In response to a caller who said that America "lost revenue from the people who have been aborted in the last 30 years," Bennett made the point that one cannot argue against abortion by pointing out anything theoretically positive that could come from either allowing or outlawing abortion. For example, he went on to say, "You could abort every black baby in this country, and your crime rate would go down." And he immediately added, for the sake of those who might distort his meaning, that aborting all black babies would be "impossible, ridiculous, and morally reprehensible."

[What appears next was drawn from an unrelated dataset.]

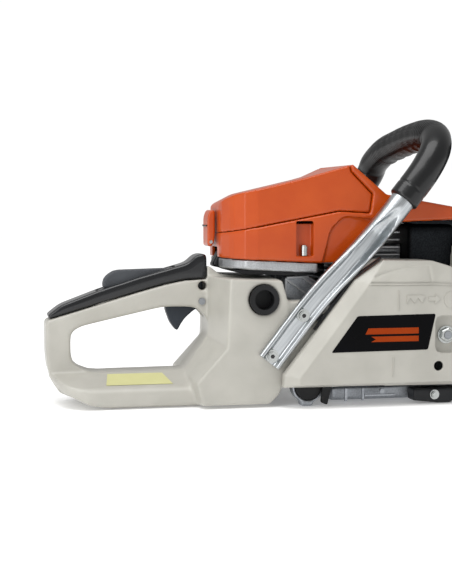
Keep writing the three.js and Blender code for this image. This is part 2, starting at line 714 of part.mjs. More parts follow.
// ---- clutch side ----
const nutSeat = -90;
const coverFace = [[-80, 24], [-80, 31], [-8, 125], [20, 124], [60, 124], [78, 123], [106, 116], [119, 94],
  [119, 52], [108, 24]];
const coverRim = [[-94, 21], [-93, 34], [-20, 127], [9, 147], [61, 146], [78, 141], [114, 128], [128, 98],
  [128, 50], [115, 19]];

function inset(corners, amount) {
  const centre = corners.reduce(([a, b], [x, z]) => [a + x / corners.length, b + z / corners.length], [0, 0]);
  return corners.map(([x, z]) => {
    const away = new THREE.Vector2(x - centre[0], z - centre[1]);
    away.setLength(away.length() - amount);
    return [centre[0] + away.x, centre[1] + away.y];
  });
}

function clutchCover() {
  const rimY = -caseHalf - 2;
  const skin = loft([
    { y: coverOuter, corners: coverFace },
    { y: coverOuter + 10, corners: coverRim },
    { y: rimY, corners: coverRim },
  ]);
  const hollow = loft([
    { y: coverOuter + wall, corners: inset(coverFace, wall + 1.5) },
    { y: coverOuter + 10 + wall, corners: inset(coverRim, wall + 1.5) },
    { y: rimY + 1, corners: inset(coverRim, wall + 1.5) },
  ]);
  const padOutline = [[57, 54, 6], [118, 54, 6], [118, 88, 6], [57, 88, 6]];
  const pad = join(
    slab("y", padOutline, nutSeat - 1, barY - barThickness / 2 - gap),
    slab("y", [[57, 49, 8], [118, 49, 8], [118, 95, 8], [57, 95, 8]], coverOuter + 1, nutSeat + 4),
  );
  const nutBay = slab("y", [[61, 53, 8], [114, 53, 8], [114, 91, 8], [61, 91, 8]], coverOuter - 1, nutSeat);
  const studs = studX.map((x) => disc("y", [x, crankZ], studRadius + gap, -120, -40, 14));
  const guardBoss = join(
    slab("y", [[95, 126], [120, 116], [118, 164, 6], [98, 164, 6]], -armInner + gap, -armInner + 20),
    disc("y", guardPivot, guardPinRadius, -armInner - 7, -armInner + 4, 12),
  );
  return cut(
    join(cut(skin, hollow), pad, guardBoss),
    nutBay,
    ...studs,
    disc("y", tensionerSeat, 5, -120, -80, 16),
    box([96, 140], [-60, -30], [31, 112]),
    box([-100, -44], [-78, -30], [0, 150]),
    box([-38, 40], [-88, -56], [10, 30]),
  );
}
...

I made a similar point when Freakonomics first came out in my analysis of the NYT review of the book. While it is true that a large percentage of children aborted may have become criminals, I opined that many would have been contributors to a better world. Bennett opined in a similar fashion that it is likely that those aborted would have contributed positively into the economy. The book in question theorizes that, rather than due to tougher policing policies by mayors of major cities, credit for the drop in crime is due to the abortions of lower class fetuses. No question that very class of Americans is the majority of criminals serving sentences in jail. And no question that a majority of them are black, mostly men.

I had asked: "[W]hether Roe v. Wade’s “benefit” to society of ridding the world of some criminals was offset by the world losing a potential Thomas Sowell (unwanted by his mother and raised by his grandmother in Harlem)."

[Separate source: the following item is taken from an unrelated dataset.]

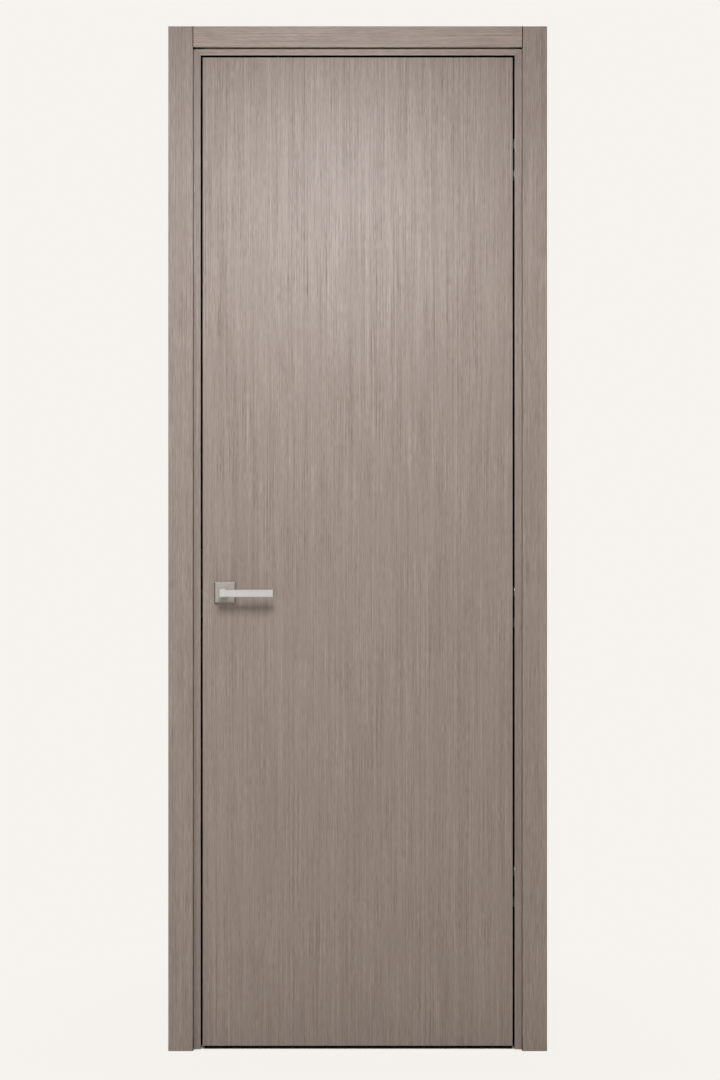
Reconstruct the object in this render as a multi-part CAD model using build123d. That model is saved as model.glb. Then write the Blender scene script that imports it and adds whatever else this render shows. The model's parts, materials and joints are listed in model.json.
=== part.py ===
from build123d import *

import os

# A flush door in its rebated frame, in millimetres, +Z up.
# The origin lies on the wall face of the hinge side jamb, at floor level, half way through the wall.
# The leaf runs from the hinges along -X. It opens towards -Y, the side that it is seen from.

# Leaf
LEAF_WIDTH = 762.0
LEAF_HEIGHT = 2430.0
LEAF_THICKNESS = 44.0
SKIN_THICKNESS = 4.0
HINGE_STILE_WIDTH = 42.0
LATCH_STILE_WIDTH = 100.0
TOP_RAIL_HEIGHT = 45.0
BOTTOM_RAIL_HEIGHT = 70.0
LATCH_BEVEL = 2.0

# Gaps round the leaf
SIDE_GAP = 5.0
HEAD_GAP = 5.0
FLOOR_GAP = 8.5
STOP_GAP = 4.0

# Jamb
JAMB_THICKNESS = 40.0
JAMB_DEPTH = 116.0
STOP_PROJECTION = 15.0

# Casing, a flat board with a tongue that goes into a groove in the edge of the jamb
CASING_THICKNESS = 18.0
LEG_WIDTH = 60.5
HEAD_CASING_HEIGHT = 51.5
SIDE_REVEAL = 17.5
HEAD_REVEAL = 15.5
CASING_EDGE_RADIUS = 1.5
TONGUE_INSET = 8.0
TONGUE_THICKNESS = 6.0
TONGUE_LENGTH = 20.0
TONGUE_CLEARANCE = 0.3

# Rubber seal on the stop: a base with a round bead and a lip, and a stem in a kerf
SEAL_WIDTH = 10.5
SEAL_INSET = 0.5
SEAL_LEAF_GAP = 0.3
SEAL_BASE_THICKNESS = 1.2
SEAL_BEAD_RADIUS = 1.6
SEAL_LIP_THICKNESS = 1.0
SEAL_LIP_LEAN = 2.2
STEM_OFFSET = 4.0
STEM_WIDTH = 2.6
STEM_LENGTH = 6.0
STEM_CLEARANCE = 0.2
SEAL_END_GAP = 0.3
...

So a logical inference from Freakonomics would be that to abort all black children would reduce the crime even more. Bennett admits that while this is logical, it is disgusting as a real policy. In fact it is ridiculous. It is equally as ridiculous to think that it was espoused by Bennett as a real policy consideration. Especially given Bennett's very words!

Anyone who takes Bill Bennett's infamous comment as racist is either ignorant or lying. Because I do not think leading Democrats or purported "black leaders" who are running to the media denouncing Bennett are ignorant, then they are lying about exactly what was said, what its meaning is and concluding Bennett is racist.

And why are they lying on this subject? Da da! To score points in the media and win the voters who cannot digest a simple rhetorical device. We continue to see this party failing to develop beneficial policies. They are always looking for the emotional reaction to events to make political points with their constituents. So they locate any comment by a leading conservative and twist it for political points.

With Bush's and the Republican party's recent failures, people like me would be ripe to pick for a clear thinking (libertarian-minded) Democrat. Sadly, given the opportunity the leaders of the Democrat party seek to pander.

Monday, October 03, 2005

More Eminent Domain

A Florida city is planning to use eminent domain to remove 6,000 unwanted residents in about 2,000 homes to build a billion-dollar waterfront yachting and housing complex. The town, Riviera Beach is a poor, predominantly black, coastal community.

Didn't someone say the Kelo decision would embolden this use of government powers? Didn't someone advise that historically those losing their homes were poor? Didn't someone warn that blacks would likely suffer displacement if Kelo were allowed to stand?

Is this the precedent that Chief Justice Roberts must follow per questioning by leading Democrats? Want an education on civics? Read Clarence Thomas' dissent in Kelo.

Sunday, October 02, 2005

NYT Fesses Up, Finally, Sort Of

Gail Collins, editor at the NYT, has written a column explaining its new policy regarding Corrections on articles in op ed pieces.

This public change of policy comes after the hounding by bloggers, most notably Donald Luskin at Conspiracy To Keep You Poor and Stupid, who regularly show how “The Newspaper Of Record” consistently misstates facts, without correction. Collins explained that the NYT has adopted a more open correction policy so posterity will receive accurate reporting. She mentions the fear that an inaccuracy may be continued 50 years from now should a researcher rely on the NYT. Therefore, corrections will now be more “open and notorious” in a “For The Record” column of errata placed underneath the specific column being corrected.

What was not addressed by Ms. Collins is the true “Why?” of the exercise. Yes, if the NYT is “The Newspaper Of Record”, then future reference to it by researcher is likely and that demands accuracy. But what we critics of the paper are seeking is the admission that errors are consistently made to favor liberal causes and to disprove or portray negatively conservative policy.

It is no secret that the NYT star columnists Paul Krugman, Frank Rich and Maureen Dowd write columns pursuing policy from the left of center camp. They are smart, snide and witty. They make caustic arguments regularly against conservatives and President Bush in particular. All we ask is that when they use statistics and facts to bolster their arguments, such be correct. The blogosphere ensures today what had not been done for a century prior to the internet- uncorrected claims by “The Newspaper Of Record” would go unchallenged. Armed with the same numbers, reasonable minds may differ. Absent factually correct information that all can analyze, the reader will never know if the argument propounded is reasonable.

Collins never confesses that too many, some would cynically say an overwhelming majority, "errors" in reporting facts portray their political opponents negatively. Thus, they use their newspaper as an uneven playing field in their run to a public opinion touchdown. However, in a country with heavy partisanship, the arguments that quote the NYT must be accurate for their own credibility.

What am I really saying?

The marketplace of ideas that a free press assists in maintaining is the best protection for democracy and representative government. When a major, influential member of the press does not live up to its responsibility for reporting accurately, then the press has failed in its duty to the people. The press, then, cannot assume the people will continue its fealty to, not only the newspaper in question, but to the institution of journalism itself. And, in a country that had become open to qualifications upon freedoms and principles enounced in the Constitution, often seen, for instance, in NYT editorials favoring gun control, eminent domain use by governments and campaign finance regulation, a newspaper known for reporting inaccurate information can become a casualty.